The thing is, though, that all these patches make the game more stable and finished (e.g. loads of the laundry list of patch notes are to do with problems in specific quests, where NPCs would disappear or stages wouldn't trigger). It runs more proper, like. But these patches can't make it, y'know, a better game.

A screenshot of two identical NPCs, both a woman in a blue skirt and orange leopard print leggings, who have just walked past each other on the street in Cyberpunk 2077
There she goes again.

It's almost the inverse of Vampire: The Masquerade Bloodlines, a game that needs a giant fan-made patch slapped on its arse to make it work, but is still beloved by many. The writing, the sense of place, the strange ways of interacting and being in Bloodlines all make it feel world class even though, sans-patch, it runs like a puppy in a heartwarming video about animal adoption: with great enthusiasm, but undeniably badly. And if you really love Cyberpunk the way it is, then more power to you.

I like it; it's a solid 7/10 bit of fun that I enjoy treating like I'm a photographer on a walking tour. I really enjoy the neon lights and the ads (like the one at the top of the page asking if I'm feeling kumquaty today, and boy am I!), and I like going to a ripperdoc and getting magic legs that can doublejump.

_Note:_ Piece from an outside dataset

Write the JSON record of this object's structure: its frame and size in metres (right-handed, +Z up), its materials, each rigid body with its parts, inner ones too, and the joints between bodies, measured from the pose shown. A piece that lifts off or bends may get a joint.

I probably like it a little less than Graham, who gave it what I think is a very even-handed assessment in our Cyberpunk 2077 review. But whereas Bloodlines' patches elevated what was already there, here they've mostly served to underline that the biggest problems I have with Cyberpunk can't easily be patched out.

Can I request a patch to totally overhaul hacking to make it less like a kind of tedious sudoku? To make stealth and netrunning a viable way to play the game, 'cos right now I feel it's just a tool to prepare for when I have to start shooting, just like every other playstyle? For the story to interrogate any of the themes in an interesting way? Are there planned hotfixes making V's origin actually consequential to the rest of the game, braindancing being more of an actual thing because it's really cool and you only get to do it a few times, or for an earned relationship with Jackie? Jackie seems like a nice man, and I would have liked getting to know him beyond a montage telling me we were now close friends with a rich history, bam, pathos, care about this character plz.

A screenshot of an NPC in Cyberpunk 2077, using a vending machine. They're wearing a white skirt-suit with gold accents, and gold gloves.
It might be my imagination, but I feel like NPCs look more put together now, like they got up in the morning and chose an actual outfit rather than falling backwards through a toddler's wardrobe.

I wonder if there will be a lot of people waiting for the patches to go back to Cyberpunk, thinking that it will be a completely changed game - that the patches are a messianic saviour for something they were really hyped for, and then disappointed by. In fairness, CDPR's Adam Kicinksi recently told Reuters that they're "convinced that we can bring the game to such a state that we can be proud of it", and the Cyberpunk roadmap does include some free DLC and further updates this year. They might be well good. Who knows? I hope they are!

But though I really like Night City, I'm still bored by the pacing and structure of the story made to pull me around it, and a bit unexcited by the tools I was given to make a mark on it. Even if Cyberpunk 2077 had come out running perfectly and without any bugs, I still would have thought it was good but not great, and I think maybe the more patches it gets, the more people are going to realise that Cyberpunk was always just fine. 'Cos even if you get your baby sitting up properly, that won't make it a vastly more interesting baby as a result.